The clean_names() functio from the janitor can be very helpful.

  1. Rename columns if needed so the join key matches in both datasets.

  2. Merge the datasets so each employee has:

    • department
    • first name and last name (or full name)
    • Score Before and Score After
  3. After merging, you should have 30 rows.

    • Write a short comment confirming the row count and what join you used.

9.2 2. Handling Missing Data (Imputation)

Some Score Before or Score After values have been removed on purpose.

  1. Calculate the average of each score column:
    • Score Before
    • Score After
  2. Replace missing values in each column with that column’s average.
    • Tip: mean(..., na.rm = TRUE) and replace_na() (or base R) will be useful.
  3. Write a comment confirming how many missing values were replaced in each column.

9.3 3. Dependent t-test (Paired)

  1. Run a paired t-test comparing Score Before vs Score After.

  2. Report (as comments):

    • test statistic
    • p-value
    • a 1–2 sentence interpretation (Did performance change after the intervention?)

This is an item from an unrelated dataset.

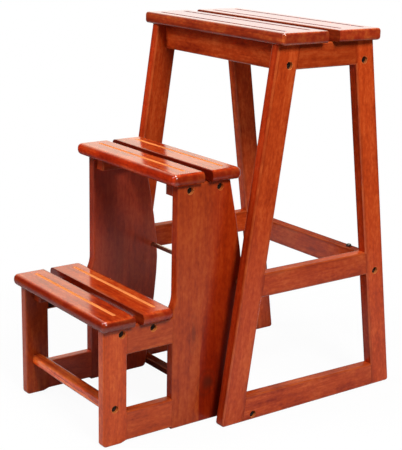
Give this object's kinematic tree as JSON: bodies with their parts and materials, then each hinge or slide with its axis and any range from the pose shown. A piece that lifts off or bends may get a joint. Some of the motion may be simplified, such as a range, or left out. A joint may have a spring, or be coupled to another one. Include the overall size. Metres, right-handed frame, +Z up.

9.4 4. Independent t-tests (Sex + Department)

9.4.1 4A. Add a Sex column (using babynames)

  1. Add a Sex column by merging on first names using the babynames package.
  2. If a name does not have an associated sex, remove it from the dataset.
  3. Write a short comment reporting how many rows remain after this filtering step.

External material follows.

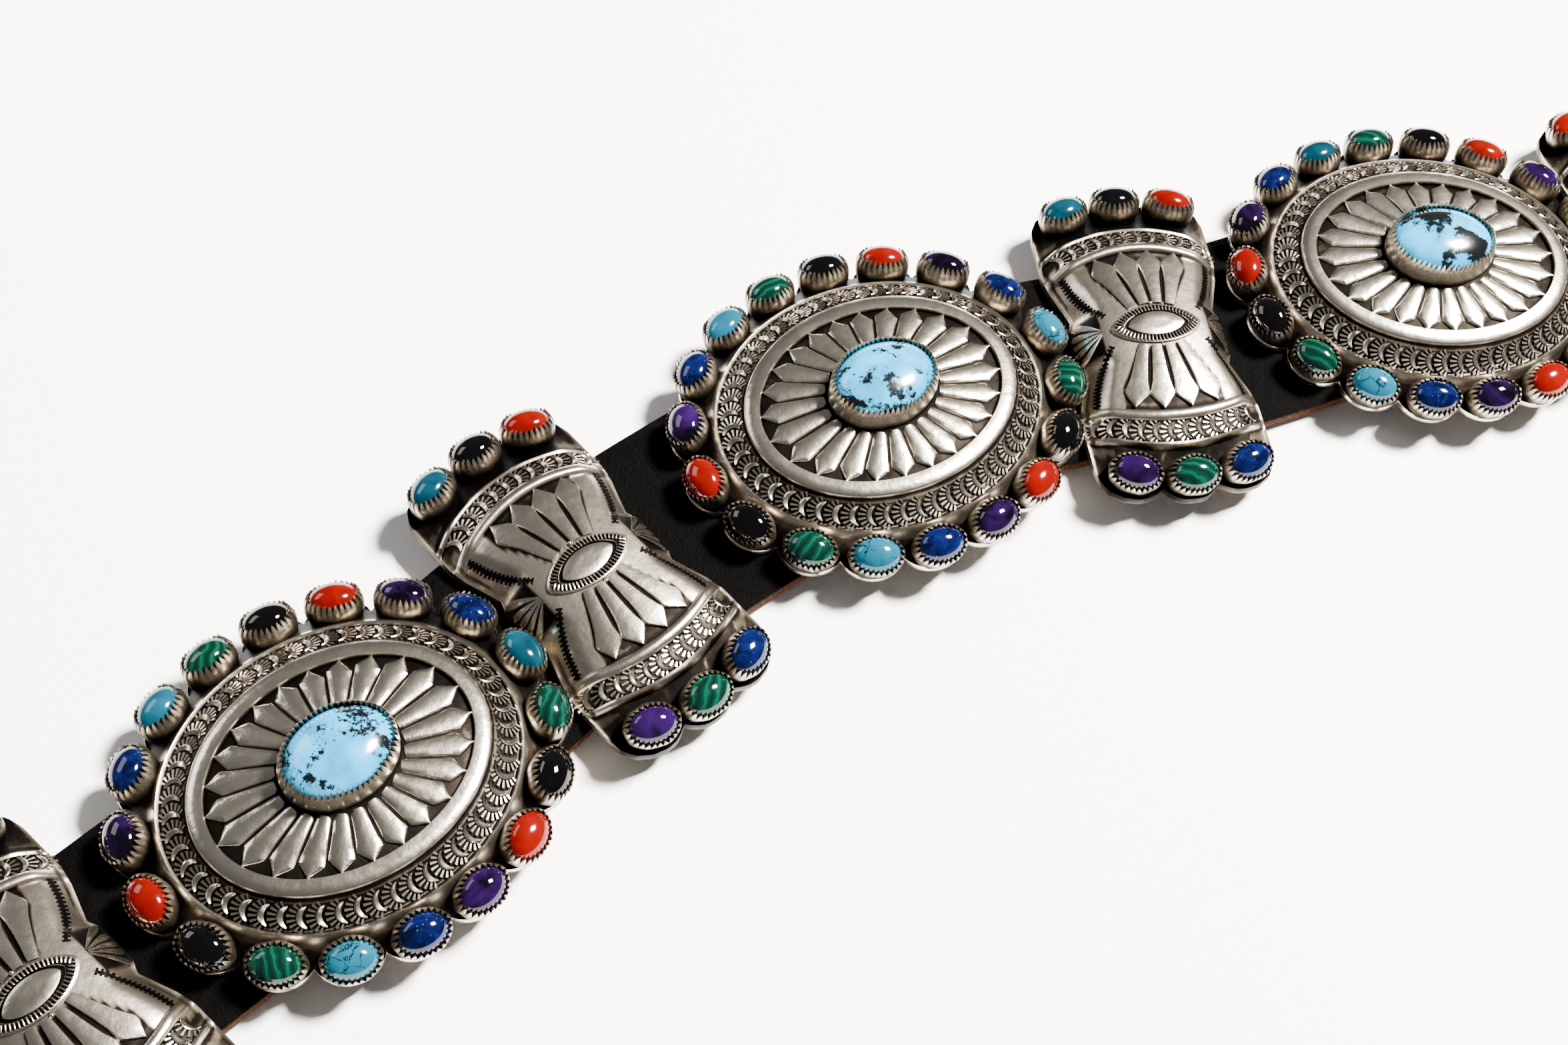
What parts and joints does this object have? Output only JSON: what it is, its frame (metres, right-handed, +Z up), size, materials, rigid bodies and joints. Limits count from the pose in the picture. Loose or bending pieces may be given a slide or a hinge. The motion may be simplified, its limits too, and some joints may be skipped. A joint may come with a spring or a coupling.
{
  "type": "concho belt",
  "caption": "Leather belt carrying oval scalloped silver conchos and bow-shaped silver spacers set with small oval stones, lying in a loose curve with a plain frame buckle.",
  "frame": {"origin": "on the surface that the belt lies on, under the middle of its bounding box", "axes": "+X along the belt from its free end to its buckle, +Y across it, +Z up from the resting surface"},
  "size_m": [0.7748, 0.4546, 0.0201],
  "materials": {
    "silver": "hand-stamped sterling silver, worn bright on the high places and oxidised dark in the recesses",
    "buckle_silver": "plain brushed silver",
    "turquoise": "polished turquoise cabochon with black matrix",
    "black_leather": "black-finished leather with raw brown cut edges"
  },
  "bodies": {
    "root": {"strap": "black_leather", "buckle": "buckle_silver", "concho_1": "silver", "concho_2": "silver", "concho_3": "silver", "concho_4": "silver", "concho_5": "silver", "concho_6": "silver", "butterfly_1": "silver", "butterfly_2": "silver", "butterfly_3": "silver", "butterfly_4": "silver", "butterfly_5": "silver", "butterfly_6": "silver", "butterfly_7": "silver", "center_stone_1": "turquoise", "center_stone_2": "turquoise", "center_stone_3": "turquoise", "center_stone_4": "turquoise", "center_stone_5": "turquoise", "center_stone_6": "turquoise"}
  },
  "joints": []
}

9.4.2 4B. Improvement t-test by Sex

  1. Create a new column:

Improvement = score_after - score_before

  1. Run an independent t-test comparing Improvement between male and female employees.

  2. Report (as comments):

    • test statistic
    • p-value
    • interpretation

9.4.3 4C. Improvement analysis by Department

Using the same Improvement column, run a t-test in conjunction with the department column.

You can do this in one of two ways:

  • If department has two groups, run a standard independent t-test:
    • t.test(Improvement ~ department, data = ...)
  • If department has more than two groups, run multiple pairwise t-tests (or clearly explain why a t-test is not appropriate and what you would use instead).

Write a few sentences summarizing what you found.


9.5 Written Summary

At the end of your script, write a short paragraph (as comments) describing:

  • Your overall findings across the t-tests
  • Any difficulties you experienced during merging, missing data handling, or interpretation

10 Reproducibility Practice

This assignment focuses on reproducible workflows for joining datasets and handling missing data, where mistakes can silently change results.

In your script:

  • Print or comment the number of rows before and after the merge (confirm you ended with 30 rows).
  • Explicitly document which join you used (e.g., left_join) and why.
  • After replacing missing values, include a “checkpoint” that confirms there are no remaining NAs in the score columns (e.g., sum(is.na(score_before))).
  • Keep key variables named consistently (e.g., score_before, score_after, improvement) so your analysis is easy to verify.

The goal is that another reader could review your script and confirm the merge logic, the imputation logic, and the statistical results without guessing.